Value-added products — taking an apple grown on the farm and shipping it to the market as apple pie, for example — plays a small role in Whatcom County's overall agriculture economy, but it is the lifeblood for the small farms, said Henry Bierlink, administrator of the Whatcom Agriculture Preservation Committee.
"When you look at the costs of operating a small farm, it's important to have something to sell that offers some price stability," Bierlink said. With value-added products, the farmer can charge a price that earns a profit, and then it's up to the consumer to decide if it is worth it.
Bierlink expects the success of selling value-added products may catch on with larger Whatcom farming operations as well. The commodity market is difficult even for the large farm, so the committee has spent the past year studying whether the bigger dairy farms in Whatcom County could benefit from creating value-added products.
Bierlink said they've finished the first phase of the study, where they've discovered it could be profitable if 30 or 40 farms banded together to make enough of a niche product that could be carried either across the country or in markets such as Asia.
For now, smaller Whatcom farms have a firm hold on value-added products. Lukens' farm takes raw milk and makes soap and skin-care products, as well as food such as yogurt.
"For a small-scale farm, it makes sense to go the value-added path because it is just too difficult to compete with the big farms that can make milk more efficiently," Lukens said. "If you can find the right niche, you can create a business that's better protected against price fluctuations and sell directly to a loyal customer base."
Finding that niche was George Train's goal when he started Pleasant Valley Dairy near Ferndale in 1974. He started with bottling raw milk, but as a small, 70-acre farm, he found it difficult to adjust to the oscillating volume numbers and prices.
Train knew he had to stay away from mainstream cheeses, such as cheddar, because he didn't want to compete with the big companies.

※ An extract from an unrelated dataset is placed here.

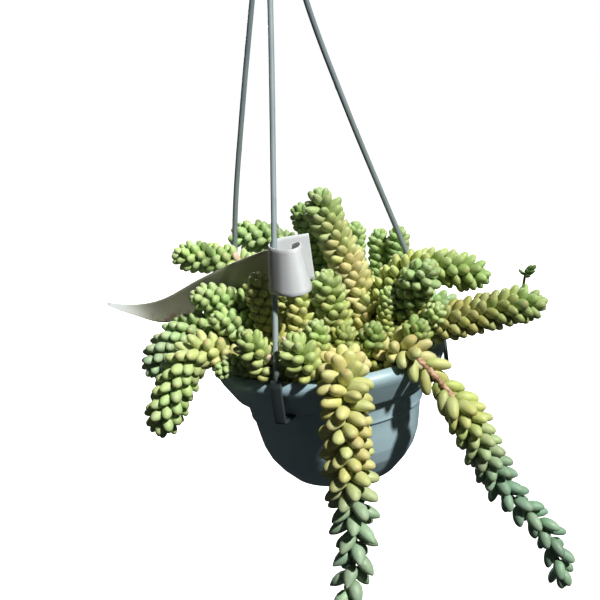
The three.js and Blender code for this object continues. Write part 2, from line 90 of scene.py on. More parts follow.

So he started working on harder-to-find flavors, including Gouda and spiced cheese.
Today, Train is turning the business over to his family members, who produce as much as 130 pounds of cheese a day.
But there are scores of businesses that make a great product yet don't succeed.
Train remembers a cheese maker in Eastern Washington who made a cheese that he thought would be a hit with consumers. But he was too aggressive with production and not aggressive enough with marketing.
"Marketing is one of the biggest challenges to this business. Many farmers put a lot of effort creating a value-added product, but forget that it only adds value if you can sell it," Train said.
Bierlink said it is his experience that farmers enjoy the work that goes into creating a product but don't have much experience when it comes to marketing.
Cheryl Thornton, who owns Cloud Mountain Farm near Everson with her husband, Tom, said one valuable marketing tool is the local farmer's market.
The Thorntons were originally in the apple-commodity business when they first started in 1977, but switched to value-added products such as cider. In recent years Cloud Mountain has gotten out of the value-added product business, focusing on retailing.
With consumers continuing to look for something new and unique, Bierlink expects the value-added market to continue to grow in the coming years.
"At some point there will be some local farmers who will become more aggressive and take a value-added product to a bigger market, such as Asia, and that will be a big step for Whatcom County agriculture," Bierlink said.
Even so, it will still be a challenge for those entering the market, said Lukens.
"The problem is that you can't tell what brand will shoot to the top," Lukens said. "It really comes down to what the consumer thinks is valuable."